Task to complete:
Extract each line of the data below exactly as written.

Dataset content:

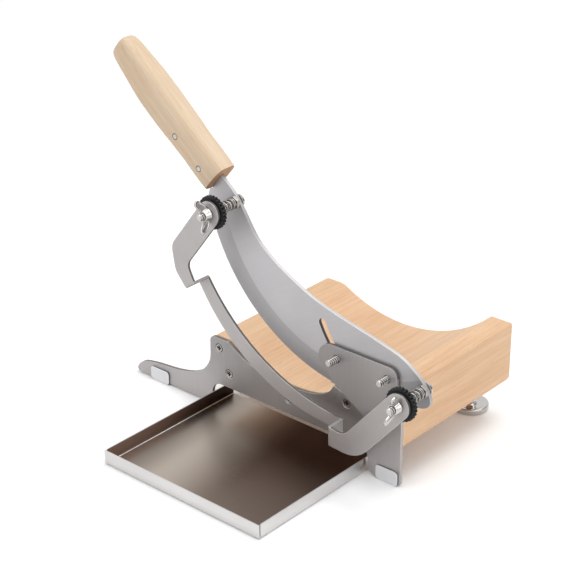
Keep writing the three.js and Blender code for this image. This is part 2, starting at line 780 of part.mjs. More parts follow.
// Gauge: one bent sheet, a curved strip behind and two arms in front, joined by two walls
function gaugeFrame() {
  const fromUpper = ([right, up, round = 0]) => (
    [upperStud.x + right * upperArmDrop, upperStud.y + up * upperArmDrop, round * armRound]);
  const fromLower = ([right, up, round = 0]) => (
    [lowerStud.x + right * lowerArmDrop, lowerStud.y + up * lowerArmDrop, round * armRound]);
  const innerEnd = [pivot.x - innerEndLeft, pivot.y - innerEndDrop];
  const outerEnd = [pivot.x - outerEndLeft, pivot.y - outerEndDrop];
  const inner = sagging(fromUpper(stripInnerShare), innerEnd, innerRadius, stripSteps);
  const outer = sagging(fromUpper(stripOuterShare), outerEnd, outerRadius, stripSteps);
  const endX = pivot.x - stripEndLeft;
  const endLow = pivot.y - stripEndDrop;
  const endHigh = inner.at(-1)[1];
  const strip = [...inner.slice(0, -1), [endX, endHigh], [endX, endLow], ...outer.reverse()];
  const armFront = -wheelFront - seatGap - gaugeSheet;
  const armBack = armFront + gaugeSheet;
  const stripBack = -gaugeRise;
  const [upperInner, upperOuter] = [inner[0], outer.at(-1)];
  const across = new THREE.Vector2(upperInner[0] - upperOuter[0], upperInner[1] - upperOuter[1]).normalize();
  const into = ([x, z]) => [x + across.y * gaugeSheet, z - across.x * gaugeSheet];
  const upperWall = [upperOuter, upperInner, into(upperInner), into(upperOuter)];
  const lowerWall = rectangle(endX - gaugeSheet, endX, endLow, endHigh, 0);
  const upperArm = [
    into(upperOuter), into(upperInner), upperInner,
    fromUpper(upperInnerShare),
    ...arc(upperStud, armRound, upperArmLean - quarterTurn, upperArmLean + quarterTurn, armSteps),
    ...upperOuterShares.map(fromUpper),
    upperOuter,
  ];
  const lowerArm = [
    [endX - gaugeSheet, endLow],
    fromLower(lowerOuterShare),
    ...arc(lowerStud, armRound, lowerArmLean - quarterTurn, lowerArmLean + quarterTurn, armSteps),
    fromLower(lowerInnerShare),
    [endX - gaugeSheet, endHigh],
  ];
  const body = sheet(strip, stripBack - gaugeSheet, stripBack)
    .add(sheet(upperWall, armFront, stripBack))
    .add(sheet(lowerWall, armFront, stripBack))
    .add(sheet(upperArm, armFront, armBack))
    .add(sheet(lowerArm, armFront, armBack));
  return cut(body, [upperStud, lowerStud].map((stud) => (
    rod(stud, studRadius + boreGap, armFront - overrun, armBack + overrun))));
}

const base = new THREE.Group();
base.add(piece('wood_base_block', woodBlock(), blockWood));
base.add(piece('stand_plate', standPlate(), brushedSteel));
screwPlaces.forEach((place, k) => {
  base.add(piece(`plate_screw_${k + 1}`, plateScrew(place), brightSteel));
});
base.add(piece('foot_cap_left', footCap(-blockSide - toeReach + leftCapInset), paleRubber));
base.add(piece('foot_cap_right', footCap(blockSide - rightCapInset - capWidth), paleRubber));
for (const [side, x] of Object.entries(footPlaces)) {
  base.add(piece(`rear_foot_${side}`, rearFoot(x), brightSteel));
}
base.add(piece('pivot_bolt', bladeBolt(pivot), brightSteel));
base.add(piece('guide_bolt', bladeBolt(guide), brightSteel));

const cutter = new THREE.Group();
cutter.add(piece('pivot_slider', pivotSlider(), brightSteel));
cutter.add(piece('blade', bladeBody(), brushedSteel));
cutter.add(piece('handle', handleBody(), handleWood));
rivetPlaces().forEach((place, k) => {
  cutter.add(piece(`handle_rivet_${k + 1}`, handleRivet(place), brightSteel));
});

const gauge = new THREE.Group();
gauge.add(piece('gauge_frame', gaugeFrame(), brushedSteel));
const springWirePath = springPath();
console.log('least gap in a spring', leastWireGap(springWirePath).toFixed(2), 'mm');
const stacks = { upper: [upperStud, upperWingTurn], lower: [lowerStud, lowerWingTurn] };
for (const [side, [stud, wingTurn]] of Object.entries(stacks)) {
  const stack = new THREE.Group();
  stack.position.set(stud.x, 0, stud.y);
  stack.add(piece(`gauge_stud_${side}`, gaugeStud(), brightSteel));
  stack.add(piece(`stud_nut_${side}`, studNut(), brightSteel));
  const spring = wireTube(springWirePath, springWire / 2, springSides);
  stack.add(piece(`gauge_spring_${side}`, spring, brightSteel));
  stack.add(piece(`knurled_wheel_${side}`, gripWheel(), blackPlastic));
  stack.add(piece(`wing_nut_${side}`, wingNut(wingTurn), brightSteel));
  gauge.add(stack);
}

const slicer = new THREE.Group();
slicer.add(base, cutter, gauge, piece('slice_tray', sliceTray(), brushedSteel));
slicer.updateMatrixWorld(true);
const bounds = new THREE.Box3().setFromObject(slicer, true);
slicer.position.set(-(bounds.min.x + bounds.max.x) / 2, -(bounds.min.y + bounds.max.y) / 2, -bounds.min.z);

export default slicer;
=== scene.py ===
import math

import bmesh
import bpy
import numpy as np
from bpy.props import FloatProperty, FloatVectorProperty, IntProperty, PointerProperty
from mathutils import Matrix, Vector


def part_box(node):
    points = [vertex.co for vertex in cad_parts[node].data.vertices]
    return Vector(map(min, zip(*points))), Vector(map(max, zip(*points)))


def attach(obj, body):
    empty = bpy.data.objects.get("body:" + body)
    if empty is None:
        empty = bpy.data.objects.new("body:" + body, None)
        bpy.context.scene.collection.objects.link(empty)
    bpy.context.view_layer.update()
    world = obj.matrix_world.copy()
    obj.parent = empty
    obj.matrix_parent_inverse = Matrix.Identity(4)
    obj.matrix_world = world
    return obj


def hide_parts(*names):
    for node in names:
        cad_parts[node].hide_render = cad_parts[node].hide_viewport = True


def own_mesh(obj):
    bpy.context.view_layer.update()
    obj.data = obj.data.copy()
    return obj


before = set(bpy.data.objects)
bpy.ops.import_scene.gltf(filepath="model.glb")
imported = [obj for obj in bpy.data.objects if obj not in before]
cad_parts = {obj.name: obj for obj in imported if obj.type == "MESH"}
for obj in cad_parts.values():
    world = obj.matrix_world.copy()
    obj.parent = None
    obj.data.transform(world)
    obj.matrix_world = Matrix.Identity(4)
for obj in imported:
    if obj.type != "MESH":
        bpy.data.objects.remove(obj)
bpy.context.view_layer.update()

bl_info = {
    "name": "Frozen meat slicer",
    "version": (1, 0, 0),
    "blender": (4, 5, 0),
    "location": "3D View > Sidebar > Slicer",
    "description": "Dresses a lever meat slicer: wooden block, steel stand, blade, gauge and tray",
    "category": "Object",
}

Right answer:
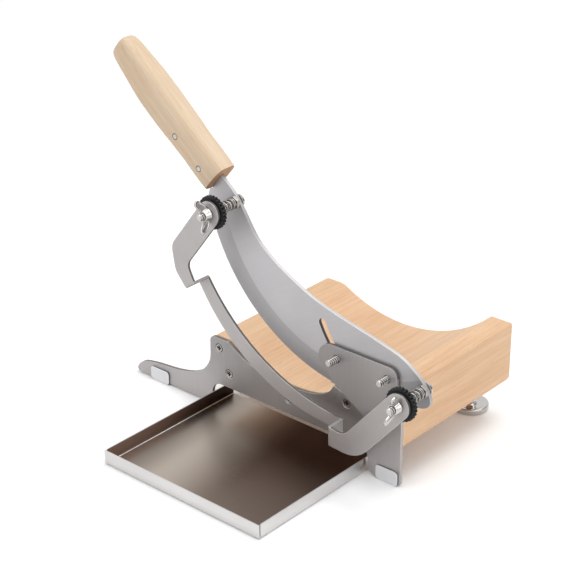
Keep writing the three.js and Blender code for this image. This is part 2, starting at line 780 of part.mjs. More parts follow.
// Gauge: one bent sheet, a curved strip behind and two arms in front, joined by two walls
function gaugeFrame() {
  const fromUpper = ([right, up, round = 0]) => (
    [upperStud.x + right * upperArmDrop, upperStud.y + up * upperArmDrop, round * armRound]);
  const fromLower = ([right, up, round = 0]) => (
    [lowerStud.x + right * lowerArmDrop, lowerStud.y + up * lowerArmDrop, round * armRound]);
  const innerEnd = [pivot.x - innerEndLeft, pivot.y - innerEndDrop];
  const outerEnd = [pivot.x - outerEndLeft, pivot.y - outerEndDrop];
  const inner = sagging(fromUpper(stripInnerShare), innerEnd, innerRadius, stripSteps);
  const outer = sagging(fromUpper(stripOuterShare), outerEnd, outerRadius, stripSteps);
  const endX = pivot.x - stripEndLeft;
  const endLow = pivot.y - stripEndDrop;
  const endHigh = inner.at(-1)[1];
  const strip = [...inner.slice(0, -1), [endX, endHigh], [endX, endLow], ...outer.reverse()];
  const armFront = -wheelFront - seatGap - gaugeSheet;
  const armBack = armFront + gaugeSheet;
  const stripBack = -gaugeRise;
  const [upperInner, upperOuter] = [inner[0], outer.at(-1)];
  const across = new THREE.Vector2(upperInner[0] - upperOuter[0], upperInner[1] - upperOuter[1]).normalize();
  const into = ([x, z]) => [x + across.y * gaugeSheet, z - across.x * gaugeSheet];
  const upperWall = [upperOuter, upperInner, into(upperInner), into(upperOuter)];
  const lowerWall = rectangle(endX - gaugeSheet, endX, endLow, endHigh, 0);
  const upperArm = [
    into(upperOuter), into(upperInner), upperInner,
    fromUpper(upperInnerShare),
    ...arc(upperStud, armRound, upperArmLean - quarterTurn, upperArmLean + quarterTurn, armSteps),
    ...upperOuterShares.map(fromUpper),
    upperOuter,
  ];
  const lowerArm = [
    [endX - gaugeSheet, endLow],
    fromLower(lowerOuterShare),
    ...arc(lowerStud, armRound, lowerArmLean - quarterTurn, lowerArmLean + quarterTurn, armSteps),
    fromLower(lowerInnerShare),
    [endX - gaugeSheet, endHigh],
  ];
  const body = sheet(strip, stripBack - gaugeSheet, stripBack)
    .add(sheet(upperWall, armFront, stripBack))
    .add(sheet(lowerWall, armFront, stripBack))
    .add(sheet(upperArm, armFront, armBack))
    .add(sheet(lowerArm, armFront, armBack));
  return cut(body, [upperStud, lowerStud].map((stud) => (
    rod(stud, studRadius + boreGap, armFront - overrun, armBack + overrun))));
}

const base = new THREE.Group();
base.add(piece('wood_base_block', woodBlock(), blockWood));
base.add(piece('stand_plate', standPlate(), brushedSteel));
screwPlaces.forEach((place, k) => {
  base.add(piece(`plate_screw_${k + 1}`, plateScrew(place), brightSteel));
});
base.add(piece('foot_cap_left', footCap(-blockSide - toeReach + leftCapInset), paleRubber));
base.add(piece('foot_cap_right', footCap(blockSide - rightCapInset - capWidth), paleRubber));
for (const [side, x] of Object.entries(footPlaces)) {
  base.add(piece(`rear_foot_${side}`, rearFoot(x), brightSteel));
}
base.add(piece('pivot_bolt', bladeBolt(pivot), brightSteel));
base.add(piece('guide_bolt', bladeBolt(guide), brightSteel));

const cutter = new THREE.Group();
cutter.add(piece('pivot_slider', pivotSlider(), brightSteel));
cutter.add(piece('blade', bladeBody(), brushedSteel));
cutter.add(piece('handle', handleBody(), handleWood));
rivetPlaces().forEach((place, k) => {
  cutter.add(piece(`handle_rivet_${k + 1}`, handleRivet(place), brightSteel));
});

const gauge = new THREE.Group();
gauge.add(piece('gauge_frame', gaugeFrame(), brushedSteel));
const springWirePath = springPath();
console.log('least gap in a spring', leastWireGap(springWirePath).toFixed(2), 'mm');
const stacks = { upper: [upperStud, upperWingTurn], lower: [lowerStud, lowerWingTurn] };
for (const [side, [stud, wingTurn]] of Object.entries(stacks)) {
  const stack = new THREE.Group();
  stack.position.set(stud.x, 0, stud.y);
  stack.add(piece(`gauge_stud_${side}`, gaugeStud(), brightSteel));
  stack.add(piece(`stud_nut_${side}`, studNut(), brightSteel));
  const spring = wireTube(springWirePath, springWire / 2, springSides);
  stack.add(piece(`gauge_spring_${side}`, spring, brightSteel));
  stack.add(piece(`knurled_wheel_${side}`, gripWheel(), blackPlastic));
  stack.add(piece(`wing_nut_${side}`, wingNut(wingTurn), brightSteel));
  gauge.add(stack);
}

const slicer = new THREE.Group();
slicer.add(base, cutter, gauge, piece('slice_tray', sliceTray(), brushedSteel));
slicer.updateMatrixWorld(true);
const bounds = new THREE.Box3().setFromObject(slicer, true);
slicer.position.set(-(bounds.min.x + bounds.max.x) / 2, -(bounds.min.y + bounds.max.y) / 2, -bounds.min.z);

export default slicer;
=== scene.py ===
import math

import bmesh
import bpy
import numpy as np
from bpy.props import FloatProperty, FloatVectorProperty, IntProperty, PointerProperty
from mathutils import Matrix, Vector


def part_box(node):
    points = [vertex.co for vertex in cad_parts[node].data.vertices]
    return Vector(map(min, zip(*points))), Vector(map(max, zip(*points)))


def attach(obj, body):
    empty = bpy.data.objects.get("body:" + body)
    if empty is None:
        empty = bpy.data.objects.new("body:" + body, None)
        bpy.context.scene.collection.objects.link(empty)
    bpy.context.view_layer.update()
    world = obj.matrix_world.copy()
    obj.parent = empty
    obj.matrix_parent_inverse = Matrix.Identity(4)
    obj.matrix_world = world
    return obj


def hide_parts(*names):
    for node in names:
        cad_parts[node].hide_render = cad_parts[node].hide_viewport = True


def own_mesh(obj):
    bpy.context.view_layer.update()
    obj.data = obj.data.copy()
    return obj


before = set(bpy.data.objects)
bpy.ops.import_scene.gltf(filepath="model.glb")
imported = [obj for obj in bpy.data.objects if obj not in before]
cad_parts = {obj.name: obj for obj in imported if obj.type == "MESH"}
for obj in cad_parts.values():
    world = obj.matrix_world.copy()
    obj.parent = None
    obj.data.transform(world)
    obj.matrix_world = Matrix.Identity(4)
for obj in imported:
    if obj.type != "MESH":
        bpy.data.objects.remove(obj)
bpy.context.view_layer.update()

bl_info = {
    "name": "Frozen meat slicer",
    "version": (1, 0, 0),
    "blender": (4, 5, 0),
    "location": "3D View > Sidebar > Slicer",
    "description": "Dresses a lever meat slicer: wooden block, steel stand, blade, gauge and tray",
    "category": "Object",
}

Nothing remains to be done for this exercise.